Understaffing, understaffing, understaffing.

And in some cases, healthcare guidelines about cutting nails etc, as a nurse has already pointed out in that thread.

But I also know, via the numerous nurses I know well, that often a relative's complaints arise because staff are all busy trying to stop someone dying, or having a seizure or whatever, and the relative arrives, sees their loved one sitting in their own mess and 'kicks off'. Perfectly understandable - and totally the wrong end of the stick. If there are not enough staff to do everything, the urgent and life-threatening has to come first. The 'beef' is with the hospital board - but really with the Dept of Health that is forcing boards to cut costs, and therefore to cut staffing numbers.

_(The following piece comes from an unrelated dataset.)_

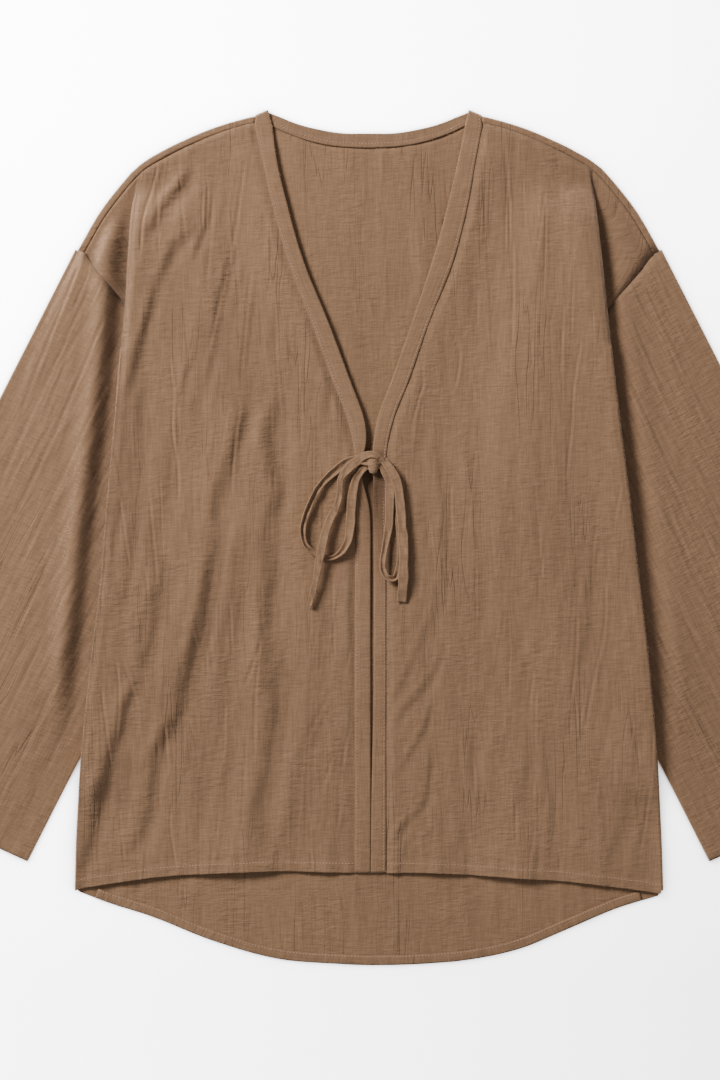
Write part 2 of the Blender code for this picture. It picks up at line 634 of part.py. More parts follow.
def sleeve(side):
    """A flat tube, its rings running round from the hidden underarm fold over the table and back."""
    sign = SIDES[side]
    place = np.linspace(0, 1, SLEEVE_ROWS + 1)
    inner_route = np.array([SLEEVE_SEAM_END, SLEEVE_HIDDEN, SLEEVE_CUFF_IN])
    steps = np.linalg.norm(np.diff(inner_route, axis=0), axis=1)
    reached = np.concatenate([[0], np.cumsum(steps)]) / steps.sum()
    inner = np.stack([np.interp(place, reached, inner_route[:, axis]) for axis in (0, 1)], axis=1)
    top, cuff = np.array(SLEEVE_TOP), np.array(SLEEVE_CUFF_OUT)
    outer = top + place[:, None] * (cuff - top)
    way = unit(cuff - top)
    across = unit(outer - inner)
    outer_turn = outer - (SLEEVE_OUTER_R + WALL / 2) * across
    inner_turn = inner + (SLEEVE_INNER_R + WALL / 2) * across
    ring, ring_normal = [], []

    # at the armhole the tube's edge bends where the shoulder seam ends
    corner_share = SLEEVE_SHARES[MOUTH_CORNER]
    on_line = inner_turn[0] + corner_share * (outer_turn[0] - inner_turn[0])
    corner_move = np.array([SEAM["out"][-1], SEAM["up"][-1]]) - on_line

    def flat_line(t):
        line = inner_turn + t * (outer_turn - inner_turn)
        line[0] += min(t / corner_share, (1 - t) / (1 - corner_share)) * corner_move
        return line

    def add(plan, height, outwards, upward):
        ring.append(np.column_stack([plan, np.full(len(plan), height)]))
        ring_normal.append(np.column_stack([outwards * across, np.full(len(plan), upward)]))

    low = WALL / 2
    for t in SLEEVE_SHARES:
        add(flat_line(t), low, 0.0, -1.0)
    for turn in np.linspace(0, math.pi, TURN_STEPS + 1)[1:]:
        add(outer_turn + SLEEVE_OUTER_R * math.sin(turn) * across,
            low + SLEEVE_OUTER_R * (1 - math.cos(turn)), math.sin(turn), -math.cos(turn))
    flat_top = WALL / 2 + 2 * LAYER
    for t in SLEEVE_SHARES[::-1][1:]:
        near_outer = max(0.0, 1 - (1 - t) * SLEEVE_PUFF)**2
        near_inner = max(0.0, 1 - t * SLEEVE_PUFF)**2
        rise = (2 * SLEEVE_OUTER_R - 2 * LAYER) * near_outer + (2 * SLEEVE_INNER_R - 2 * LAYER) * near_inner
        add(flat_line(t), flat_top + rise, 0.0, 1.0)
    for turn in np.linspace(0, math.pi, TURN_STEPS + 1)[1:-1]:
        add(inner_turn - SLEEVE_INNER_R * math.sin(turn) * across,
            low + SLEEVE_INNER_R * (1 + math.cos(turn)), -math.sin(turn), math.cos(turn))
    middle = np.array(ring).transpose(1, 0, 2)
    normal = np.array(ring_normal).transpose(1, 0, 2)
    across_share = np.linalg.norm(middle[-1, :, :2] - inner[-1], axis=1) / np.linalg.norm(outer[-1] - inner[-1])
    middle[-1, :, :2] += CUFF_BOW * (4 * across_share * (1 - across_share))[:, None] * way
    middle[..., 0] *= sign
    normal[..., 0] *= sign
    cells = np.ones((SLEEVE_ROWS, middle.shape[1]), dtype=bool)
    shell("sleeve_" + side, middle, normal, cells, "cloth")


def front_band(side):
    """The strip down one front edge, level with the front and a little thicker."""
    beside = body_side(side, 1)[0][:, 0]
    up = np.minimum(beside[:, 1], BANDS["up"][-1] - GAP)
    seam = beside[:, 0] - GAP * SIDES[side]
    free = smooth(up, BANDS["up"], BANDS[side + "_free"])
    rows = []
    near_top = np.clip(1 - (up[0] - up) / BAND_RISE, 0, 1)**2
    for share, crown in ((0.0, 0.0), (0.5, BAND_CROWN), (1.0, 0.0)):
        x = free + share * (seam - free)
        height = WALL + GAP + BAND_WALL / 2 + (2 * SHOULDER_R - 2 * LAYER) * near_top + crown
        rows.append(np.column_stack([x, up, height]))
    middle = np.array(rows).transpose(1, 0, 2)
    normal = np.zeros_like(middle)
    normal[..., 2] = 1
    cells = np.ones((len(up) - 1, 2), dtype=bool)
    shell("band_" + side, middle, normal, cells, "band", wall=BAND_WALL)


def neck_band():
    """The strip round the back neck, turned over each shoulder's top to meet the front bands."""
    low = BAND_WALL / 2
    high = WALL / 2 + 2 * SHOULDER_R + (BAND_WALL - WALL) / 2
    radius = (high - low) / 2
    top_up = BANDS["up"][-1]
    free = [(BANDS["right_free"][-1], top_up, high, 1.0, 0.0)]
    seam = [(BANDS["right_seam"][-1] - GAP, top_up, high, 1.0, 0.0)]
    tip_free, tip_seam = np.array(NECK_TIP), np.array(NECK_TIP_SEAM)
    back_of_fold = radius + BAND_WALL / 2
    for turn in np.linspace(0, math.pi, TURN_STEPS + 1):
        reach = radius * math.sin(turn) - back_of_fold
        z = low + radius * (1 + math.cos(turn))
        free.append((tip_free[0], tip_free[1] + reach, z, math.cos(turn), math.sin(turn)))
        seam.append((tip_seam[0], tip_seam[1] + reach, z, math.cos(turn), math.sin(turn)))
    for out in NECK_STATIONS[:-1][::-1]:
        free_out = out * (1 - NECK_EASE * ease(out / NECK_STATIONS[-2]))
        free.append((free_out, smooth(free_out, NECK["out"], NECK["free"]), low, -1.0, 0.0))
        seam.append((out, smooth(out, NECK["out"], NECK["seam"]), low, -1.0, 0.0))
    half = [np.array(free), np.array(seam)]
    lines = []
    for line in half:
        mirrored = line[:-1][::-1] * np.array([-1, 1, 1, 1, 1])
        lines.append(np.concatenate([line, mirrored]))
    lines = np.array(lines).transpose(1, 0, 2)
    middle = lines[..., :3]
    normal = np.stack([np.zeros_like(lines[..., 3]), lines[..., 4], lines[..., 3]], axis=2)
    cells = np.ones((len(lines) - 1, 1), dtype=bool)
    shell("band_neck", middle, normal, cells, "band", wall=BAND_WALL)


def hem_turn_up():
    """The back hem's turned-up strip, made from the back's hem line moved in and up."""
    across = np.linspace(-TURN_UP_REACH, TURN_UP_REACH, 25)
    hem = smooth(across, HEM["across"], HEM["back_up"])
    line = np.column_stack([across, hem])
    way = unit(np.gradient(line, axis=0))
    inward = np.stack([-way[:, 1], way[:, 0]], axis=1)
    inward[inward[:, 1] < 0] *= -1
    height = WALL + GAP + WALL / 2
    rows = [np.column_stack([line + reach * inward, np.full(len(line), height)]) for reach in (TURN_UP_INSET, TURN_UP)]
    middle = np.array(rows).transpose(1, 0, 2)
    normal = np.zeros_like(middle)
    normal[..., 2] = 1
    cells = np.ones((len(line) - 1, 1), dtype=bool)
    shell("hem_turn_up", middle, normal, cells, "cloth_inside")


def ribbon(name, rows, steps):
    """A flat tie along a table's line, rolled about it by the table's angle."""
    table = np.array(rows, dtype=float)
    knots = np.concatenate([[0], np.cumsum(np.linalg.norm(np.diff(table[:, :3], axis=0), axis=1))])
    at = np.linspace(0, knots[-1], steps)
    kept = range(len(RIBBON_COLUMNS.split()))
    line = np.stack([smooth(at, knots, table[:, axis]) for axis in kept], axis=1)
    line[:, 2] += LOW + LAYER + fold_relief(line[:, 0], line[:, 1])
    way = unit(np.gradient(line[:, :3], axis=0))
    level = unit(np.stack([way[:, 1], -way[:, 0], np.zeros(len(way))], axis=1))
    upward = np.cross(level, way)
    roll = np.radians(line[:, 3])[:, None]
    side = np.cos(roll) * level + np.sin(roll) * upward
    face = np.cos(roll) * upward - np.sin(roll) * level
    half = line[:, 4:5] / 2
    middle = np.stack([line[:, :3] - half * side, line[:, :3] + half * side], axis=1)
    normal = np.stack([face, face], axis=1)
    cells = np.ones((steps - 1, 1), dtype=bool)
    shell(name, middle, normal, cells, "tie", wall=TIE_WALL)


def knot():
    """A rounded pinched lump, narrower at its waist."""
    rings, segments = KNOT_RINGS, KNOT_SEGMENTS
    lat = np.linspace(-math.pi / 2, math.pi / 2, rings + 2)
    lon = np.linspace(0, 2 * math.pi, segments, endpoint=False)
    points = []
    for angle in lat[1:-1]:
        waist = 1 - KNOT_WAIST * math.cos(angle * 3)**2
        across = math.cos(angle)**0.6 * waist
        for turn in lon:
            points.append((KNOT_SIZE[0] / 2 * across * math.cos(turn), KNOT_SIZE[1] / 2 * math.sin(angle),
                           KNOT_SIZE[2] / 2 * across * math.sin(turn)))
    points.append((0, -KNOT_SIZE[1] / 2, 0))
    points.append((0, KNOT_SIZE[1] / 2, 0))
    faces = []
    for ring in range(rings - 1):
        for col in range(segments):
            after = (col + 1) % segments
            faces.append((ring * segments + col, ring * segments + after, (ring + 1) * segments + after,
                          (ring + 1) * segments + col))
    last = (rings - 1) * segments
    for col in range(segments):
        after = (col + 1) % segments
        faces.append((len(points) - 2, after, col))
        faces.append((len(points) - 1, last + col, last + after))
    mesh = bpy.data.meshes.new("tie_knot")
    placed = (np.array(points) + np.array(KNOT_CENTRE)) * MM
    mesh.from_pydata(placed.tolist(), [], faces)
    make_outward(mesh)
    mesh.shade_smooth()
    thing = bpy.data.objects.new("tie_knot", mesh)
    bpy.context.collection.objects.link(thing)
    mesh.materials.append(material("tie"))


def centre_on_origin():
    """Put the middle of the whole garment's box over the origin and its lowest point on the table."""
    things = [thing for thing in bpy.data.objects if thing.type == "MESH"]
    points = np.array([tuple(vertex.co) for thing in things for vertex in thing.data.vertices])
    low, high = points.min(axis=0), points.max(axis=0)
    shift = (-(low[0] + high[0]) / 2, -(low[1] + high[1]) / 2, -low[2])
    for thing in things:
        for vertex in thing.data.vertices:
            vertex.co = [value + move for value, move in zip(vertex.co, shift)]
        thing.data.update()
    print("moved by", [round(value, 6) for value in shift])


def main():
    for thing in list(bpy.data.objects):
        bpy.data.objects.remove(thing, do_unlink=True)
    back()
    fronts()
    for side in SIDES:
        sleeve(side)
        front_band(side)
    neck_band()
    hem_turn_up()
    ribbon("loop_left", LOOP_LEFT, LOOP_STEPS)
    ribbon("tail_left", TAIL_LEFT, TAIL_STEPS)
    ribbon("loop_right", LOOP_RIGHT, LOOP_STEPS)
    ribbon("tail_right", TAIL_RIGHT, TAIL_STEPS)
    knot()
    centre_on_origin()


main()
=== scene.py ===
# %% [markdown]
# A kimono-style jacket laid flat on a pale table, seen from straight above.
#
# The garment is cut from one brown crinkled cloth. It has a back, two fronts, two wide sleeves, narrow
# bands down the fronts and round the neck, and two thin ties knotted in a bow. The sleeves are swung in
# behind the body, so the body takes one deep sideways pleat at each shoulder, and the pleat's fold is the
# edge that the eye reads as the side of the jacket.
#
# Every cloth piece below is a surface worked out with numpy on a grid: one parameter runs across the
# cloth and one down it. The same sizes made the plain solids of the frame, so each surface lies where
# its solid does, and only the creases are new.

import math

import bpy
import numpy as np
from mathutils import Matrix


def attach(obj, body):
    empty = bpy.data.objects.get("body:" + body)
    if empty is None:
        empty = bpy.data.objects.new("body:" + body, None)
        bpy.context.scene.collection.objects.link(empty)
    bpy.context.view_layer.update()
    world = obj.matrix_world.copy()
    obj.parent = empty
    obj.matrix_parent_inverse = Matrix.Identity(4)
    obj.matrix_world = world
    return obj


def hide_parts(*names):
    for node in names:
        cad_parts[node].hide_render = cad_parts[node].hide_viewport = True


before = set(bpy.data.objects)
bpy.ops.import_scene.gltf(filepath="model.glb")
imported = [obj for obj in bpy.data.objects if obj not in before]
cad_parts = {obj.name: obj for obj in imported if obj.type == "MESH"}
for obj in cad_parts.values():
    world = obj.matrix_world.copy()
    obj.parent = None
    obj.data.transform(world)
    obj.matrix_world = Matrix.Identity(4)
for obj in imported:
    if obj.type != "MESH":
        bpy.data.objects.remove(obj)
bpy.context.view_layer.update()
MM = 0.001
CENTRING = 0.286 * MM           # the solids were centred on the origin, which moved them this far up


# %% [markdown]
# The camera comes first, because it decides what every later choice has to serve. The photo looks
# straight down, so the camera does too. A long lens keeps the sleeves from leaning outwards. The width
# that the frame covers is the photo's width at the garment's scale, so outlines can be compared.

# %% Camera
PIXEL = 0.9 * MM                # one pixel of the 720 by 1080 frame on the table
FRAME_WIDTH = 720 * PIXEL
FRAME_CENTRE = (-8.5 * PIXEL, -2.5 * PIXEL + CENTRING)
LENS_MM = 85.0
SENSOR_MM = 24.0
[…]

This government squirms and contorts itself to avoid admitting that it is cutting staff numbers, but it is emphatically so. In Mid Staffs' case the cutting was down to trying to achieve and then to maintain FT status, but the effect was the same.
 

proactive

Enjoying a drop of red.
Thank you. But yes, 'if' still applies. I have no doubt there were serious failings in terms of basic care - and the reason remains simple:

Understaffing, understaffing, understaffing.

And in some cases, healthcare guidelines about cutting nails etc, as a nurse has already pointed out in that thread.

But I also know, via the numerous nurses I know well, that often a relative's complaints arise because staff are all busy trying to stop someone dying, or having a seizure or whatever, and the relative arrives, sees their loved one sitting in their own mess and 'kicks off'. Perfectly understandable - and totally the wrong end of the stick. If there are not enough staff to do everything, the urgent and life-threatening has to come first. The 'beef' is with the hospital board - but really with the Dept of Health that is forcing boards to cut costs, and therefore to cut staffing numbers.

This government squirms and contorts itself to avoid admitting that it is cutting staff numbers, but it is emphatically so. In Mid Staffs' case the cutting was down to trying to achieve and then to maintain FT status, but the effect was the same.
Do you actually have any 1st hand experience of what happened, or are all your 'facts' based upon press reports/what other people have told other people etc?
 

skwalker1964

Active Member
Do you actually have any 1st hand experience of what happened, or are all your 'facts' based upon press reports/what other people have told other people etc?

If you've read the article you'll know exactly where my facts (no quotation marks) come from - the witness transcripts and other documents of the Francis inquiries.